The point I'm too-slowly getting to is that Tortoise are a band who always manage to release albums that give me that same sense of blind musical discovery. Even though I know who the members are, at the same time, I don't. Not really. I know they're all involved in various other bands and that they're from Chicago, but even after seeing them in various interviews and live clips on YouTube, I'm still no closer to knowing them. And that's for the best, because with a band like Tortoise, their motivations, personal demons, love lives, and biographies don't matter. I suppose a good deal of this has to do with their music being entirely instrumental, but even their song titles, album titles, and album covers are pretty ambiguous. Hell, even the name of the band is. The first time I listened to TNT, I wasn't even sure if I was listening to the album "TNT" by a band called "Tortoise", or the album "Tortoise" by a band called "TNT."
TNT, then. This album is the center point around which Tortoise's entire discography revolves, being a minor turning point for the band both personnel and sound-wise. TNT was recorded over the course of a year, covering the period between the end of the touring for Millions Now Living Will Never Die and finishing up with the departure of David Pajo from the band. Interesting, then, how little Pajo I've detected on the album over the years. Maybe I associate him too much with the sound of Slint, but TNT very obviously belongs to newly recruited guitarist Jeff Parker, who comes from a jazz background. This isn't to say that TNT is a jazz album, but it definitely has a sound that edges closer to guitar-based jazz (think Pat Metheny, but not as Easy Listening as some of you might foolishly think this implies) than previous albums. Oddly, there's also a more pronounced electronic influence, especially on 'The Equator', though this is much more obvious on Standards. In short, TNT is a transitional album, and like most transitional albums, it brushes up against greatness but ultimately misses 'classic' status.
The problem--and I hesitate to use that word, because I do like TNT--is that this album is too long. That may seem like a positive to some people, because in this age of endless playlists and track skipping, too much of a favorite band is never too much. But, as a singular, contained piece of music, TNT is too unwieldly to sit down and listen to.

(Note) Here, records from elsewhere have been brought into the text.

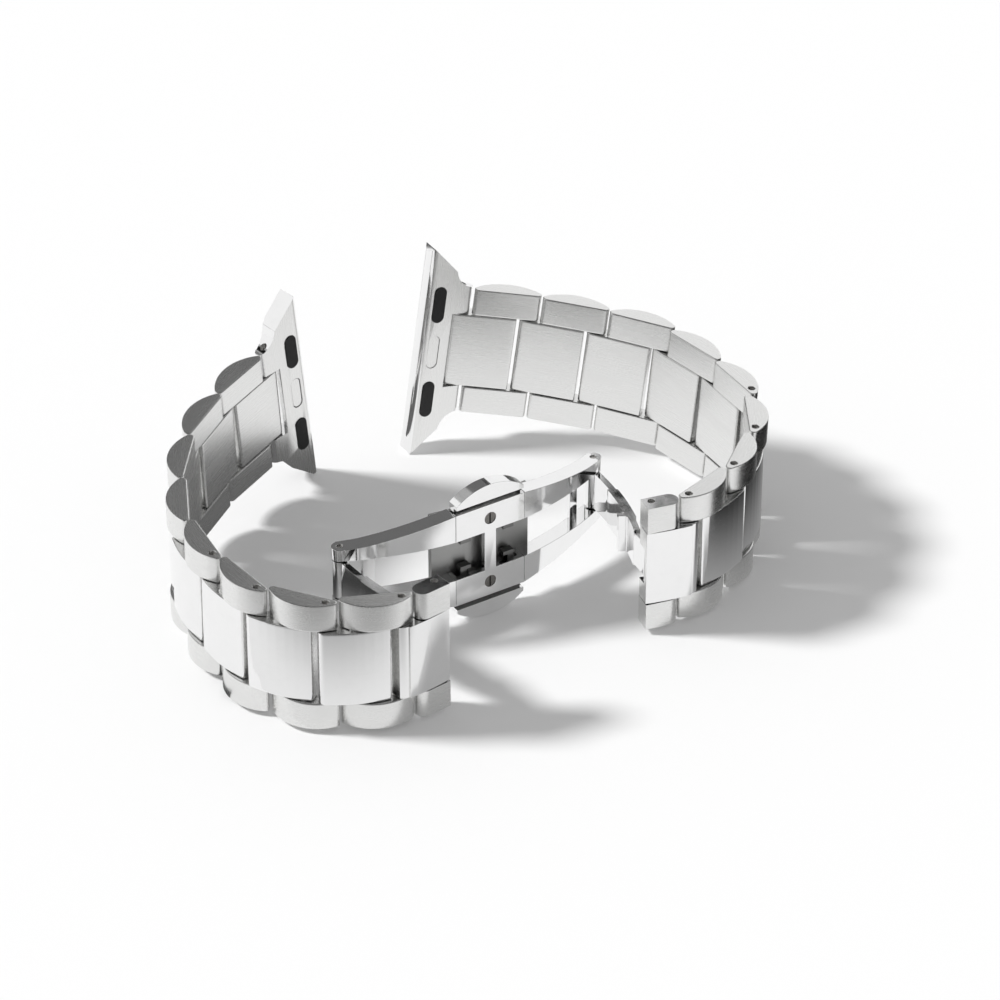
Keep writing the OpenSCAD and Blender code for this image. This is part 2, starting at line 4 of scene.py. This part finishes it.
import bmesh
import bpy
import numpy as np
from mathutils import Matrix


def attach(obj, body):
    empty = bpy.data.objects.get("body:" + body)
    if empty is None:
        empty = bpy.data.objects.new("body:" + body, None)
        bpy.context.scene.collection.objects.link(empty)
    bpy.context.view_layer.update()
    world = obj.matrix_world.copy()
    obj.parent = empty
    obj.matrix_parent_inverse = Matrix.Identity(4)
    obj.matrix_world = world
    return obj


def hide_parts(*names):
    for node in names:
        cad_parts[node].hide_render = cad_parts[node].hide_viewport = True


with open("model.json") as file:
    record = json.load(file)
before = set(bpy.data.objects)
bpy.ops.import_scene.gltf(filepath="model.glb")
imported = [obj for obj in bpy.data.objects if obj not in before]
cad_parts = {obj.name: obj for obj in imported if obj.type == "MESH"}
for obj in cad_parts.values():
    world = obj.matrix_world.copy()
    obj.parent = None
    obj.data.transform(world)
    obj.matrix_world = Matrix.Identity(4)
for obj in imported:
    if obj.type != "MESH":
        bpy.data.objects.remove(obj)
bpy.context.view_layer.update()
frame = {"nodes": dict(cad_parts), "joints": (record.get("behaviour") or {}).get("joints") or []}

# Links. Each is one block of stainless steel, milled to two arched side pieces and a middle
# piece that reaches between the next link's ears. The sides are brushed along the band and
# the outer face of the middle is polished. A pin through the ears holds the next link.
MM = 0.001
joints = {joint["child"]: joint for joint in frame["joints"]}
SIDES = ("left", "right")


def chain(side, k):
    """Name of the body at place k of one half: the lug connector is 0, the end link is 9."""
    return f"{side}_lug" if k == 0 else f"{side}_end_link" if k == 9 else f"{side}_link_{k}"


def placement(origin, along, across):
    """Three rows of four: a local x along the band, z across it and y = z cross x to the wrist."""
    z = np.array(across, float) / np.linalg.norm(across)
    x = np.array(along, float) - np.dot(along, z) * z
    x = x / np.linalg.norm(x)
    return np.column_stack([x, np.cross(z, x), z, origin])


def link_place(side, k):
    """A link's own pin is its origin, and the next pin lies on its x axis."""
    here = joints[chain(side, k)]
    onward = np.subtract(joints[chain(side, k - 1)]["pos_m"], here["pos_m"])
    return placement(here["pos_m"], onward, np.array(here["axis"]) * (-1 if k == 9 else 1))


def bow(cx, cy, radius, start, stop, count):
    """Arc points (cx + radius cos a, cy + radius sin a) for a from start to stop in degrees."""
    a = np.radians(np.linspace(start, stop, count))
    return np.column_stack([cx + radius * np.cos(a), cy + radius * np.sin(a)])


def line(a, b, count):
    """Points evenly spaced from a to b, without the two ends."""
    return a + np.linspace(0, 1, count + 2)[1:-1, None] * np.subtract(b, a)


ARC_POINTS, NOSE_POINTS, FLAT_POINTS = 33, 15, 22


def arched_outline(x0, x1, crown, nose, wrist):
    """Plan of a side piece: flat to the wrist, a round nose at each end, and an outer arc of
    radius R that touches both noses, with (R - crown + nose)^2 + half^2 = (R - nose)^2."""
    middle, half = (x0 + x1) / 2, (x1 - x0) / 2 - nose
    drop = crown - nose
    big = (half**2 + drop**2 - nose**2) / (2 * (drop - nose))
    cy = wrist - crown + big
    reach = math.degrees(math.asin(half / (big - nose)))
    return np.vstack([
        bow(middle, cy, big, -90 - reach, -90 + reach, ARC_POINTS),
        bow(middle + half, wrist - nose, nose, -90 + reach, 90, NOSE_POINTS)[1:],
        line((middle + half, wrist), (middle - half, wrist), FLAT_POINTS),
        bow(middle - half, wrist - nose, nose, 90, 270 - reach, NOSE_POINTS)[:-1],
    ])


def slab(outline, low, high, ease, hole=None):
    """Rings of an upright slab. A ring is outline(u) - inset * normal(u) at one height, and inset
    and height follow a quarter circle of radius ease at both rims. With a hole (x, y, r), the
    flat ends run on to the circle of points hole + r * unit(outline - hole) and down its wall,
    with a bevel of 0.4 ease at both mouths."""
    tangent = np.roll(outline, -1, 0) - np.roll(outline, 1, 0)
    normal = np.column_stack([tangent[:, 1], -tangent[:, 0]])
    normal /= np.linalg.norm(normal, axis=1)[:, None]
    turn = np.linspace(0, math.pi / 2, 5)
    inset = np.concatenate([[2 * ease], ease * (1 - np.sin(turn)), [0]])
    drop = np.concatenate([[0], ease * (1 - np.cos(turn)), [2 * ease]])
    inset = np.concatenate([inset, inset[::-1]])
    height = np.concatenate([high - drop, low + drop[::-1]])
    plan = outline - inset[:, None, None] * normal
    if hole is not None:
        centre, radius, lip = hole[:2], hole[2], ease * 0.4
        away = outline - centre
        unit = away / np.linalg.norm(away, axis=1)[:, None]
        rim, wall = centre + unit * (radius + lip), centre + unit * radius
        steps = np.array([0.3, 0.7])[:, None, None]
        upper = plan[:1] + steps * (rim - plan[:1])
        lower = plan[-1:] + steps * (rim - plan[-1:])
        plan = np.concatenate([plan, lower, [rim, wall, wall, rim], upper[::-1]])
        bore = [low, low, low, low + lip, high - lip, high, high, high]
        height = np.concatenate([height, bore])
    heights = np.broadcast_to(height[:, None, None], plan.shape[:2] + (1,))
    return np.concatenate([plan, heights], 2)[::-1]


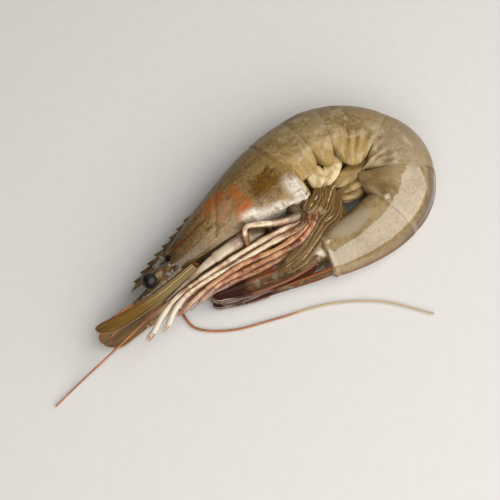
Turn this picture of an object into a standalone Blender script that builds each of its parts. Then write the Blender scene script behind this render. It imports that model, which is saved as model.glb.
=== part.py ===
"""A raw whiteleg shrimp, whole and curled, lying on its right side.

Units are metres with +Z up.  The animal's middle plane lies flat, so its left side
faces up.  Body places are given as (s, dorsal, lateral): s runs back from the tip of
the rostrum along the body's middle line, dorsal is the distance towards the back,
and lateral is the distance towards the animal's left, which is up.
"""

import math

import bmesh
import bpy
from mathutils import Vector

MM = 0.001

# ---- driving dimensions -------------------------------------------------------------
# The sizes below are in millimetres.  They become metres in body_point and radii().

ROSTRUM_TIP = 0.0
ORBIT = 11.0            # front edge of the carapace, beside the eyes
CARAPACE_END = 45.0
SEGMENT_LENGTHS = (8.0, 6.0, 11.5, 9.0, 9.5, 17.3)
TELSON_LENGTH = 22.0

HEAD_HEADING = 41.5     # degrees from +X, pointing from the rostrum to the tail
SEGMENT_TURNS = (6.0, 17.0, 43.0, 62.0, 43.0, 25.0)    # degrees, clockwise from above
TAIL_TURN = 3.0

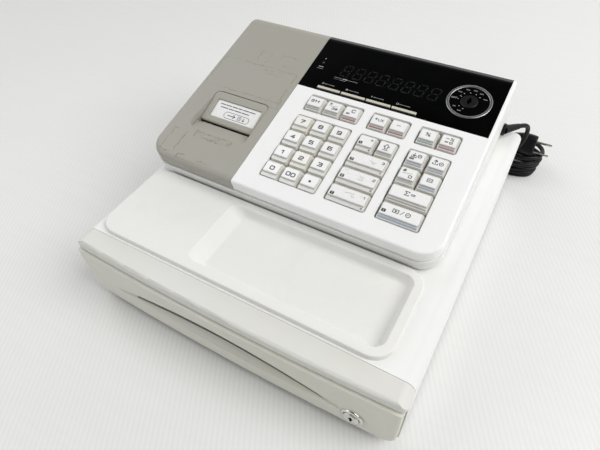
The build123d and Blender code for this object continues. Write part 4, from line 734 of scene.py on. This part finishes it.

At 64 minutes in length, it's two tracks too long. I usually get lost somewhere in the middle of it, and while I really enjoy albums that I can get lost inside of and re-connect with later when my attention wanders back, it's also the hallmark of an album that isn't engaging all the way through. Tortoise may be one of my favorite bands, but the kind of criticisms that are leveled at them by haters--they're boring, noodle-y, or even too 'safe'--speak to their ability to constantly fit inside the ambient music ideal that Brian Eno set out. That is to say, music that functions just as well as being the 'wallpaper' of a room as it does the center of a listener's attention. This is a nice way of saying that sometimes I get bored of TNT halfway through and start to fall asleep, or I get up to do something else while it's still playing. Like, take a leak, read a book, figure out what I'm going to eat for dinner, etc.
So, then, what to change about TNT to make it better?? I don't think there's anything inherently wrong with its overall sound, so that's not it. After all, you're very likely to love a good deal of this album. 'TNT' is a fantastic opener, with a great jazzy drums-and-horn section vibe to it; 'Ten-Day Interval' is a hypnotic showcase for the band's trademark vibes/marimbas; 'Almost Always Is Nearly Enough' sounds like an IDM remix of a Tortoise song without the need for any remixing because it already sounds that way. However, the album needs to be edited down somewhere, and were I to choose the requisite two tracks to trim this album down to get it into fighting shape, I would have to prune 'Four-Day Interval' and the unwieldly titled 'In Sarah, Mencken, Christ And Beethoven There Were Women', a combined 12-or-so minutes of music; the former for being a plodding, minimalist revision of the vibe/marimbas theme from 'Ten-Day Interval' and the latter for being seven minutes long with not nearly enough development. Keep in mind these aren't bad songs, per se, but they are totally unnecessary. They are guilty of making the middle of album so...not "boring", but...close. I'm almost positive that somewhere out there, some Tortoise fans are gnashing their teeth (or their beaks...?? tortoises have beaks, not teeth, right??) and saying that those two songs are among their favorites, but so it goes.
TNT may be the reason that I got into Tortoise, but it's probably my second to least favorite of their's. Yes, it ultimately comes down to personal taste, but TNT has always felt like a 'bogged down' album to me. It took a year to record, the band had six members at the time, and it's too long. While it doesn't have the "trying too hard" vibe that my least favorite Tortoise album does (that would be It's All Around You), and while it also is still pretty great, it's just not essential in my book.
1 comment:
It's a great album, one of their best, maybe tied for first in my opinion. But it does indeed get bogged down in some over-long indulgences.